Pasal 59 UU No. 23 Tahun 2002 tentang Perlindungan Anak ini didukung juga dengan Pasal 66 UU No. 23 tahun 2002 tentang perlindungan anak menyatakan:

(1) Perlindungan khusus bagi anak yang dieksploitasi secara ekonomi dan/atau seksual sebagaimana dimaksud dalam Pasal 59 merupakan kewajiban dan tanggung jawab pemerintah dan masyarakat.

(2) Perlindungan khusus bagi anak yang dieksploitasi sebagaimana dimaksud dalam ayat (1) dilakukan melalui:
a. penyebarluasan dan/atau sosialisasi ketentuan peraturan perundang-undangan yang berkaitan dengan perlindungan anak yang dieksploitasi secara ekonomi dan/atau seksual;

b. pemantauan, pelaporan, dan pemberian sanksi; dan

c. pelibatan berbagai instansi pemerintah, perusahaan, serikat pekerja, lembaga swadaya masyarakat, dan masyarakat dalam penghapusan eksploitasi terhadap anak secara ekonomi dan/atau seksual.

(3) Setiap orang dilarang menempatkan, membiarkan, melakukan, menyuruh melakukan, atau turut serta melakukan eksploitasi terhadap anak sebagaimana dimaksud dalam ayat (1).

Pemaknaan setiap orang ini diartikan secara luas termasuk tetangga korban sebagai pelaku yang menjual anak tersebut.
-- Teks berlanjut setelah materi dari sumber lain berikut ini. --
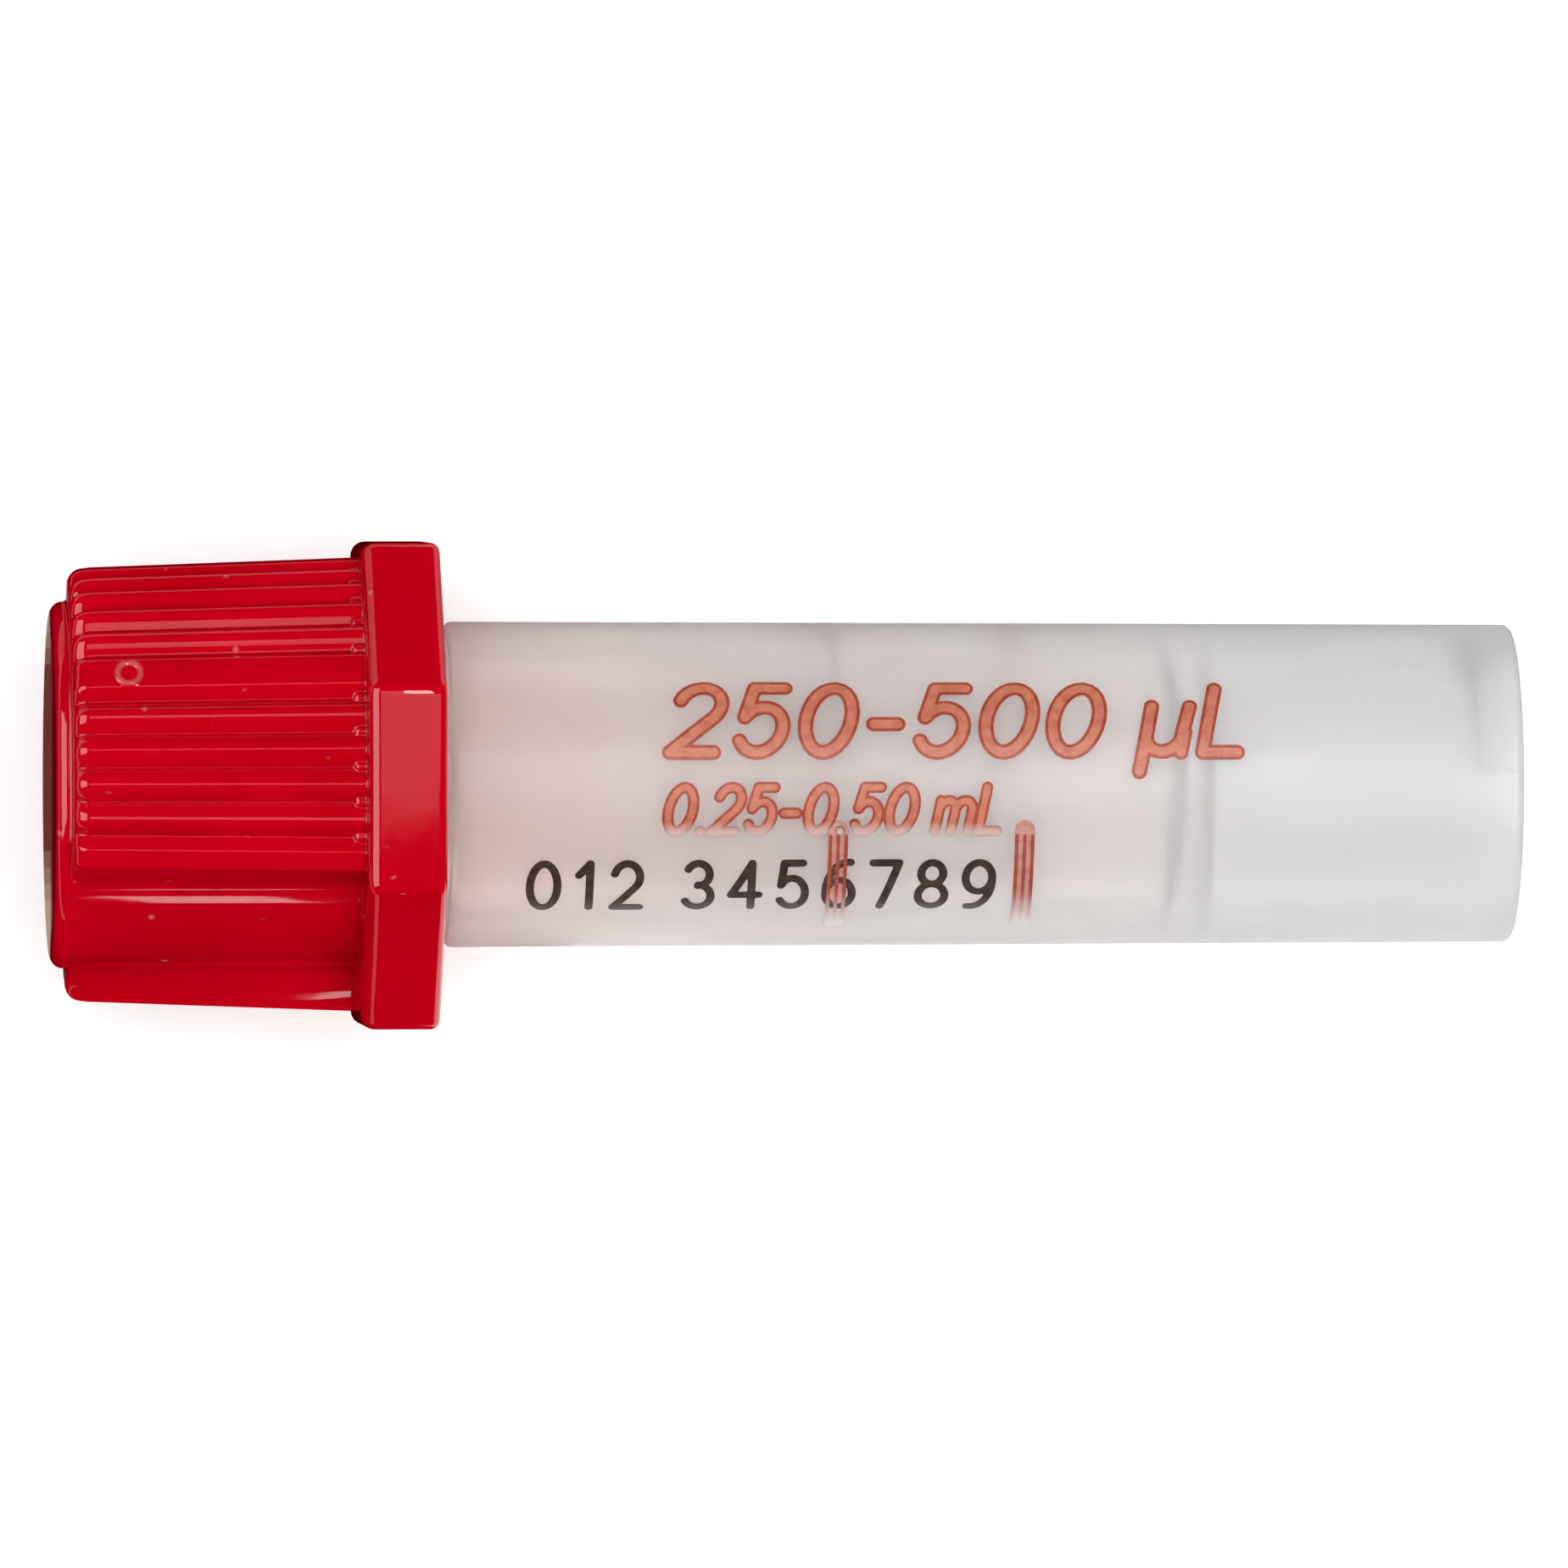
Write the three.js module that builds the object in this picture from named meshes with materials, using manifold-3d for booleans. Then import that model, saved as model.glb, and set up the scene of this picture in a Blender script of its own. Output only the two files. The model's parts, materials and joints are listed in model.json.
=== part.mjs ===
// A capillary blood collection tube with its push-on closure, lying at rest on a level surface.
//
// Both pieces are drawn upright about +Z, with z = 0 at the skirt rim and the closure on top, and with
// +X as the side that ends up facing the sky. The last section then lays them down: the closure points
// along -X and the tube rests on one flat of the octagonal flange and on the rim of its skirt.
// Millimetres throughout, +Z up.

import * as THREE from "three";
import { mergeVertices, toCreasedNormals } from "three/addons/utils/BufferGeometryUtils.js";
import Module from "manifold-3d";

// ---------------------------------------------------------------- driving dimensions, whole part

const overallLength = 45; // skirt rim to closure top
const fitGap = 0.3; // clearance wherever the closure faces the tube

// ---------------------------------------------------------------- driving dimensions, tube

const boreRadius = 3.85; // reservoir, at the mouth
const boreDraft = 0.15; // the reservoir is this much narrower at its floor
const bodyWall = 1.15; // wall of the body, under the closure
const bodyDraft = 0.12; // the outside is this much narrower at the skirt rim
const neckWall = 0.75; // thinner wall of the neck that the closure covers
const bowlDepth = 0.9; // dished bottom of the reservoir
const floorThickness = 0.6; // between the bowl and the skirt's ceiling, on the axis
const skirtDepth = 9.5; // hollow foot below the reservoir
const skirtWall = 1.1;
const skirtDraft = 0.08; // the hollow foot is this much narrower at its ceiling
const ceilingRound = 0.12; // fillet between the foot's wall and its ceiling
const rimRound = 0.25; // outer edge of the skirt rim
const shoulderRound = 0.2;
const mouthRound = 0.2; // both edges of the mouth
const lipRise = 2.4; // the collecting lip stands this far above the rest of the mouth
const lipSlope = 2.6; // width over which the mouth drops from the lip to its low side
const keyDepth = 0.3; // shallow key recess inside the skirt, at the rim
const keyHeight = 1.35;
const keyAngle = 51; // its middle, in degrees round from +X
const keyHalfAngle = 45;

// ---------------------------------------------------------------- driving dimensions, closure

const closureLength = 11.83; // top face to open end
const closureWall = 0.73; // round core, outside the neck
const topThickness = 2;
const topRound = 0.4; // edge of the top face
const padStep = 0.5; // the grip pads start this far below the top face
const padRiseTop = 1.08; // pads above the core, at the end near the top face
const padRiseBase = 1.41; // and where they meet the flange
const padRound = 0.5; // their end near the top face
const padCentre = 31.2; // middle of the first pad, in degrees round from +X
const padCount = 2;
const padHalfAngle = 52.3; // of the outer face
const padFootHalfAngle = 66; // where the side wall has run out into the core
const padWallLean = 0.55; // how far the side wall keeps to the mould's opening direction, 0 to 1
const grooveCount = 5; // on each side of a pad's plain middle
const groovePitch = 9.2; // degrees
const grooveFirst = 7.2; // first groove, in degrees from the pad's middle
const grooveDepth = 0.33;
const pipRadius = 0.2; // round-ended pip that closes each groove against the flange
const pipLength = 0.4; // from the flange to its round end
const gateRadius = 0.36; // raised ring that the mould's gate leaves on the first pad
const gateRelief = 0.06; // it stands this far proud
const gateBelowTop = 2.2; // its middle, from the top face
const flangeProud = 0.41; // octagon's flats beyond the pads
const flangeSides = 8;
const flangeThickness = 2.43;
const flangeCornerRound = 0.54;
const flangeEdgeRound = 0.3; // on the tube's side
const flangePadEdgeRound = 0.44; // on the pads' side
const plugWall = 1;
const plugLength = 4.6; // hollow plug that enters the mouth
const plugTipRound = 0.35;
const mouthChamfer = 0.25; // lead-in at the closure's open end

// ---------------------------------------------------------------- facets

const turnSegments = 64; // round a full turn
const roundSegments = 3; // along a small edge round
const bowlSegments = 8;
const grooveSteps = 6; // points from one groove to the next
const pipSides = 10;
const creaseAngle = THREE.MathUtils.degToRad(24);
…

Oleh karenanya, pelaku akan terkena Pasal 88 UU No. 23 Tahun 2002 tentang Perlindungan Anak yang menyatakan bahwa, “Setiap orang yang mengeksploitasi ekonomi atau seksual anak dengan maksud untuk menguntungkan diri sendiri atau orang lain, dipidana dengan pidana penjara paling lama 10 (sepuluh) tahun dan/atau denda paling banyak Rp 200.000.000,00 (dua ratus juta rupiah).”
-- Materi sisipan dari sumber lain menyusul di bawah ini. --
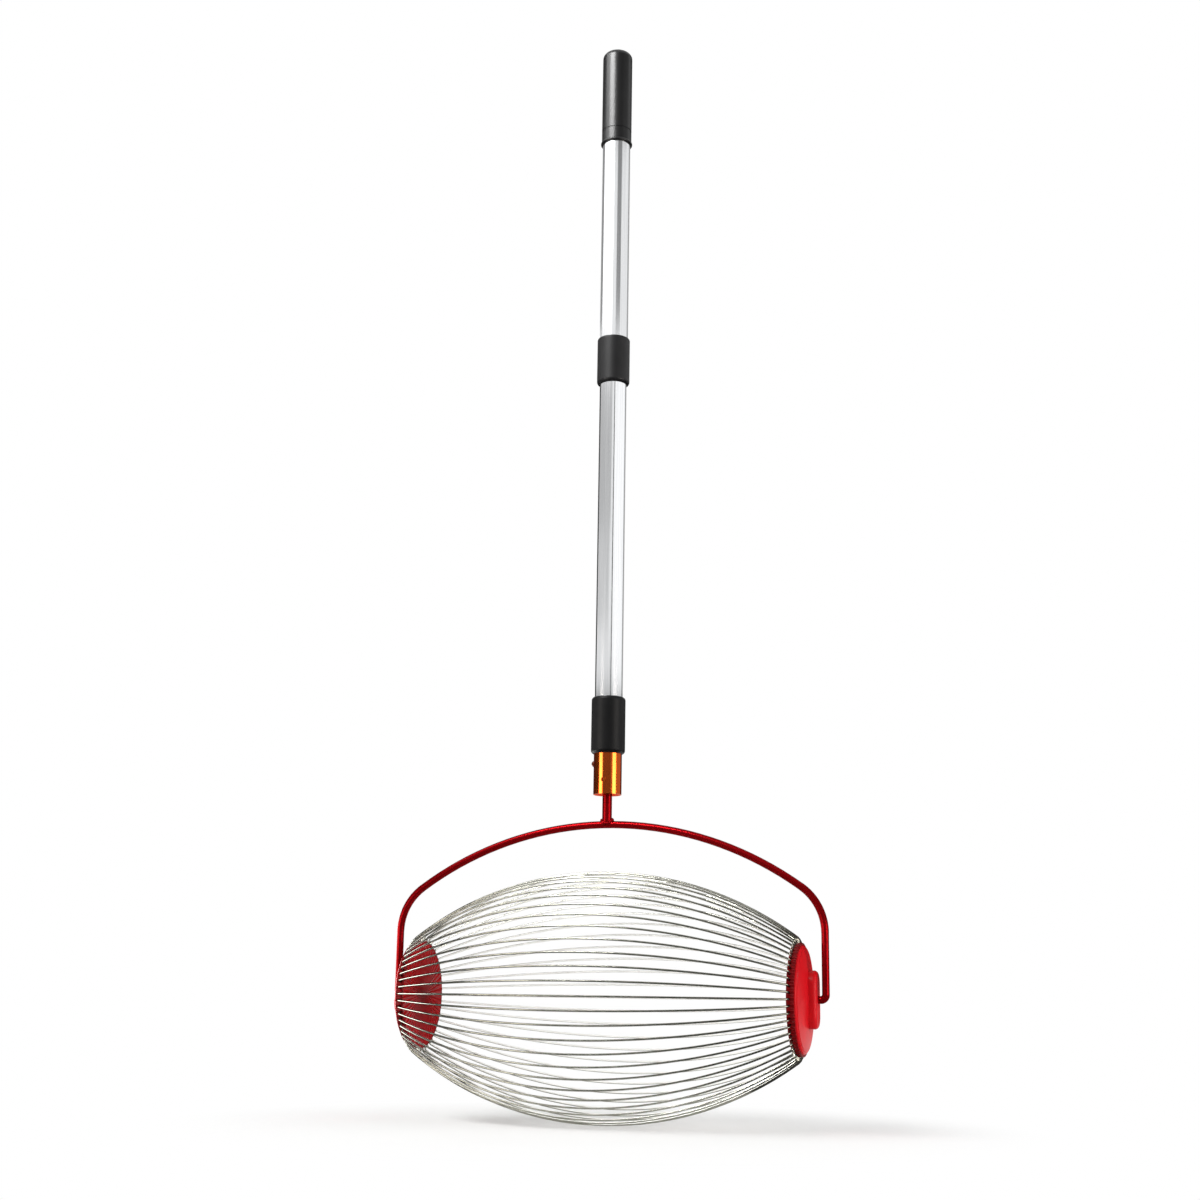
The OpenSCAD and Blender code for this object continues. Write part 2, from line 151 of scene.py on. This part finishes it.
def outward(azimuth):
    """The level direction from the pole at an azimuth. The camera is at 0, its right at 90."""
    turn = math.radians(cam_turn + azimuth)
    return Vector((math.sin(turn), -math.cos(turn), 0))


def panel(name, first, last, edges, tone, glow=1.0):
    """A card that only gloss sees, between two azimuths. Each edge is a radius and a height."""
    step_degrees = 4
    steps = max(2, round(abs(last - first) / step_degrees))
    verts = [outward(first + (last - first) * step / steps) * radius + Vector((0, 0, height))
             for step in range(steps + 1) for radius, height in edges]
    faces = [(2 * step, 2 * step + 2, 2 * step + 3, 2 * step + 1) for step in range(steps)]
    made = mesh_object(name, verts, faces)
    cloth, tree = material(name)
    shade = add(tree, "ShaderNodeEmission", {"Color": hexed(tone), "Strength": glow})
    add(tree, "ShaderNodeOutputMaterial", {"Surface": shade.outputs[0]})
    made.data.materials.append(cloth)
    made.visible_camera = made.visible_diffuse = False
    made.visible_shadow = made.visible_transmission = False


studio_r = 2.0
near = 0.97 * studio_r


def card(name, first, last, foot, top, tone, glow=1.0, radius=studio_r):
    """A curved upright card round the pole."""
    panel(name, first, last, ((radius, foot), (radius, top)), tone, glow)


# What the head, coupler and lower collar see
card("cloth_behind_camera", -33, 27, -0.1, 0.7, "767676")
card("low_wall_left", -78, -33, 0.3, 0.7, "8c8c8c")
card("flag_low_left", -130, -78, 0.3, 0.7, "404040")
card("low_wall_right", 27, 130, -0.1, 0.7, "b4b4b4")
card("flag_left", -170, -130, 0.3, 1.45, "484848")
card("flag_right", 130, 170, -0.1, 0.7, "404040")
card("reflector_left", -150, -90, 0.01, 0.24, "ffffff", 8.0, 0.6)
card("strip_low_left", -72, -46, -0.1, 0.6, "fff8f0", 8.0, near)
card("strip_low_right", 40, 70, -0.1, 0.6, "fff8f0", 8.0, near)
# What the middle tube sees
card("stand_behind_camera", 11, 18, 0.7, 1.38, "585858")
card("pale_card_left", -130, -14, 0.84, 1.05, "dcdcdc")
card("grey_card_left", -130, -6, 1.05, 1.38, "c6c6c6")
card("white_card_right", 19, 124, 0.72, 1.42, "ffffff", 1.25)
card("grey_card_right", 126, 170, 0.7, 1.95, "b0b0b0")
# What the upper tube sees
card("white_card_left", -112, -16, 1.49, 1.95, "ffffff", 1.7)
card("boom_behind_camera", 13, 48, 1.49, 1.95, "9c9c9c")
card("grey_card_far_left", -165, -114, 1.49, 1.95, "9c9c9c")
# What the grip sees
card("flag_high_left", -170, -76, 1.95, 2.7, "404040")
card("flag_high_right", -6, 100, 1.95, 2.7, "606060")
card("flag_high_far_right", 122, 170, 1.95, 2.7, "404040")
card("strip_high_left", -60, -22, 1.97, 2.7, "ffffff", 42.0, near)
card("strip_high_far_left", -96, -60, 1.97, 2.7, "ffffff", 8.0, near)

# What the wires see: a dark sheet that lies before the cage, and two that hang level round it
# below the coupler's foot
sheet_z, canopy_z = 0.001, 0.25
panel("dark_sheet", -105, 105, ((0.13, sheet_z), (1.9, sheet_z)), "585858")
panel("canopy_front", -90, 90, ((0.2, canopy_z), (0.6, canopy_z)), "505050")
panel("canopy_back", 90, 270, ((0.2, canopy_z), (1.9, canopy_z)), "181818")


def softbox(name, first, last, foot, top, radiance):
    """A flat softbox between two azimuths and heights, which gloss doesn't see."""
    lamp_r = 1.05 * studio_r
    watts_for_one = 4
    middle = outward((first + last) / 2) * lamp_r
    lamp = bpy.data.lights.new(name, "AREA")
    lamp.shape = "RECTANGLE"
    lamp.size = 2 * lamp_r * math.tan(math.radians(last - first) / 2)
    lamp.size_y = top - foot
    lamp.energy = radiance * watts_for_one * lamp.size * lamp.size_y
    made = bpy.data.objects.new(name, lamp)
    made.location = middle + Vector((0, 0, (foot + top) / 2))
    made.rotation_euler = (-middle).to_track_quat("-Z", "Y").to_euler()
    made.visible_camera = made.visible_glossy = False
    scene.collection.objects.link(made)


softbox("softbox_high_left", -100, -25, 1.5, 2.9, 6.0)
softbox("softbox_low_left", -85, -34, -0.05, 0.9, 1.0)
softbox("softbox_right", 35, 95, -0.05, 1.5, 2.6)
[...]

Untuk menghadapi kasus seperti ini, maka yang harus dilakukan oleh korban ialah melaporkan kejadian ini ke kepolisian tempat ia dieksploitasi secara seksual dan melaporkan juga ke KPAI dengan membawa surat pelaporan tersebut, akta lahir korban, identitas pelapor, serta menuliskan kronologis kejadian yang kemudian ditandatangani oleh pelapor. KPAI dalam hal ini bertujuan untuk meningkatkan efektivitas kinerja kepolisian untuk menjalankan prosedur sebagaimana mestinya.

Hal yang harus diperhatikan bagi orang tua yang memiliki anak di bawah umur khususnya anak perempuan ialah memberikan perhatian ektra agar tidak ada orang-orang yang mengambil kesempatan dan melakukan eksploitasi kepada anak-anaknya.